Violation is arthouse horror, and while its more blatant elements – exsanguination, cutting up a cadaver – are not new, its deft upending of the male/female genre conventions have not been positioned before in such an effective way. Set in the forest so beloved of the horror film, its adept mix of nature and mental fragility make its spotty narrative blackouts all the more effective. Robust business awaits, fuelled no doubt by tabloid outrage: it’s a red rag for the male chauvinist.

Violation is alienating from the outset: this is not a film where the narrative is drip-fed to the audience. It starts with a wolf tenderly licking a dead animal and gazing into the camera, before cutting to a car journey with Miriam (co-director, -writer and -producer Madeline Sims-Fewer) and Caleb (Obi Abili). They’re British, but this is Canada. Something is wrong between them. They arrive at a farmhouse where Miriam’s English sister Greta (Anna Maguire) lives with Dylan, the film’s only local (Jesse LaVercombe). Greta and Dylan are ostentatious in their love for each other; Miriam and Greta have a complicated relationship, defined by Miriam’s over-protectiveness and dominance; while Caleb mostly looks on, trying to make the best of what is clearly not a great marriage.

Also, Miram’s friendship with Dylan seems to pre-date his relationship with Greta; their easy companionship teeters on the brink of something closer.

Violation’s key manoeuvre is to repeatedly explode into violence before retreating into pent-up hostility and excruciating tension between its four main characters. At moments of release, it’s almost unwatchable. As nature grates around them, flies circle spider webs and the forest disintegrates into kaleidoscopic rot, we are firmly in Miriam’s perspective. It’s not a stable place to be; even the fire zig-zags and jumps around her. Does the film’s key betrayal need to be avenged because it’s a violation of Miriam or her sister? Her immediate responses are both violations too, in one way and, nauseatingly, another. Or is it a desciption of the audience’s reaction to this film’s violation of our view of women and how they behave?

(Speaking of nausea, Violation features an extended vomiting scene which is bracingly realistic).

All hands were on deck for this film, a first feature from both directors. Sims-Fewer inhabits her role to the point where there’s no appreciable division between actress and character, between what is real or not in Miriam’s perspective.

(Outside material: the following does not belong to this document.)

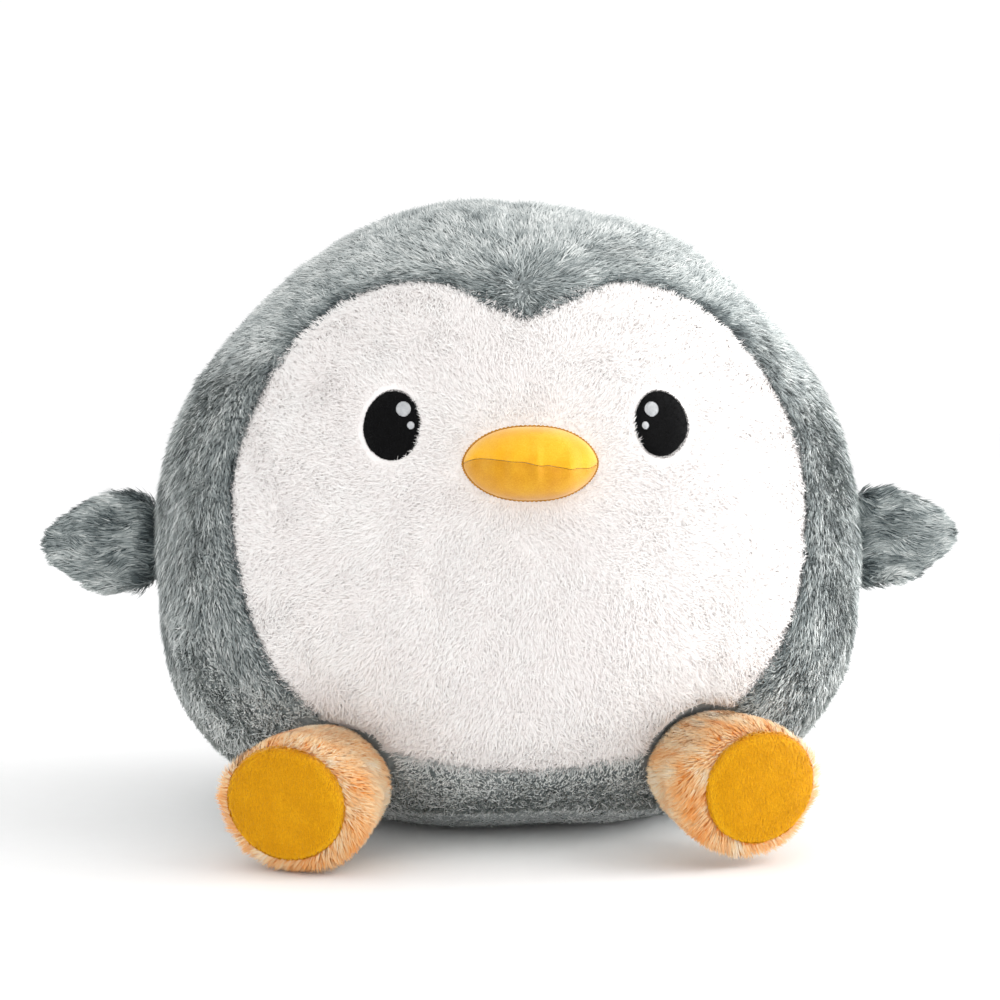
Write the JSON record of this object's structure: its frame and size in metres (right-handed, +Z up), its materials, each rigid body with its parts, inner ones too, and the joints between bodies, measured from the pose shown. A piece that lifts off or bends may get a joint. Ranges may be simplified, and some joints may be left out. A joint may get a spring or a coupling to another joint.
{
  "type": "plush penguin",
  "caption": "Round stuffed penguin in grey and white faux fur, with felt eyes, a padded yellow beak, soft side wings and splayed barrel feet.",
  "frame": {"origin": "on the resting surface, under the middle of the bounding box", "axes": "+Z up; the toy faces -Y; its own left side is +X"},
  "size_m": [0.5016, 0.3696, 0.323],
  "materials": {
    "grey_fur": "matte",
    "white_fur": "matte",
    "peach_fur": "matte",
    "gold_velour": "matte",
    "yellow_velour": "matte",
    "black_velvet": "matte",
    "pale_thread": "satin",
    "fibrefill": "matte"
  },
  "bodies": {
    "body": {"face_panel": "white_fur", "base_panel": "grey_fur", "body_stuffing": "fibrefill", "beak_upper": "yellow_velour", "beak_lower": "yellow_velour", "beak_stuffing": "fibrefill", "front_gore_left": "grey_fur", "back_gore_left": "grey_fur", "eye_left": "black_velvet", "eye_highlight_large_left": "pale_thread", "eye_highlight_small_left": "pale_thread", "front_gore_right": "grey_fur", "back_gore_right": "grey_fur", "eye_right": "black_velvet", "eye_highlight_large_right": "pale_thread", "eye_highlight_small_right": "pale_thread"},
    "wing_left": {"wing_front_left": "grey_fur", "wing_back_left": "grey_fur", "wing_stuffing_left": "fibrefill"},
    "foot_left": {"foot_tube_left": "peach_fur", "foot_sole_left": "gold_velour", "foot_stuffing_left": "fibrefill"},
    "wing_right": {"wing_front_right": "grey_fur", "wing_back_right": "grey_fur", "wing_stuffing_right": "fibrefill"},
    "foot_right": {"foot_tube_right": "peach_fur", "foot_sole_right": "gold_velour", "foot_stuffing_right": "fibrefill"}
  },
  "joints": [
    {"name": "wing_left_swing", "type": "hinge", "parent": "body", "child": "wing_left", "pos_m": [0.19442, 0.02864, 0.141], "axis": [0, 0, -1], "range_deg": [-45, 55], "stiffness_Nm_per_rad": 0.05},
    {"name": "foot_left_tilt", "type": "hinge", "parent": "body", "child": "foot_left", "pos_m": [0.09069, -0.13498, 0.04094], "axis": [-0.8988, -0.4384, 0], "range_deg": [-12, 10], "stiffness_Nm_per_rad": 0.4},
    {"name": "wing_right_swing", "type": "hinge", "parent": "body", "child": "wing_right", "pos_m": [-0.19442, 0.02864, 0.141], "axis": [0, 0, 1], "range_deg": [-45, 55], "stiffness_Nm_per_rad": 0.05},
    {"name": "foot_right_tilt", "type": "hinge", "parent": "body", "child": "foot_right", "pos_m": [-0.09669, -0.13498, 0.03594], "axis": [-0.8988, 0.4384, 0], "range_deg": [-12, 10], "stiffness_Nm_per_rad": 0.4}
  ]
}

Adam Crosby’s camera captures the disintegration of Miriam’s world in a prism of reality, while Andrea Boccadoro’s score is in restrained support. Most impressive of all is Gabriella Wallace’s editing in a very singular film which moves in staccato bursts throughout.

Production company: One Plus One

International sales: XYZ (North America); Altitude (international)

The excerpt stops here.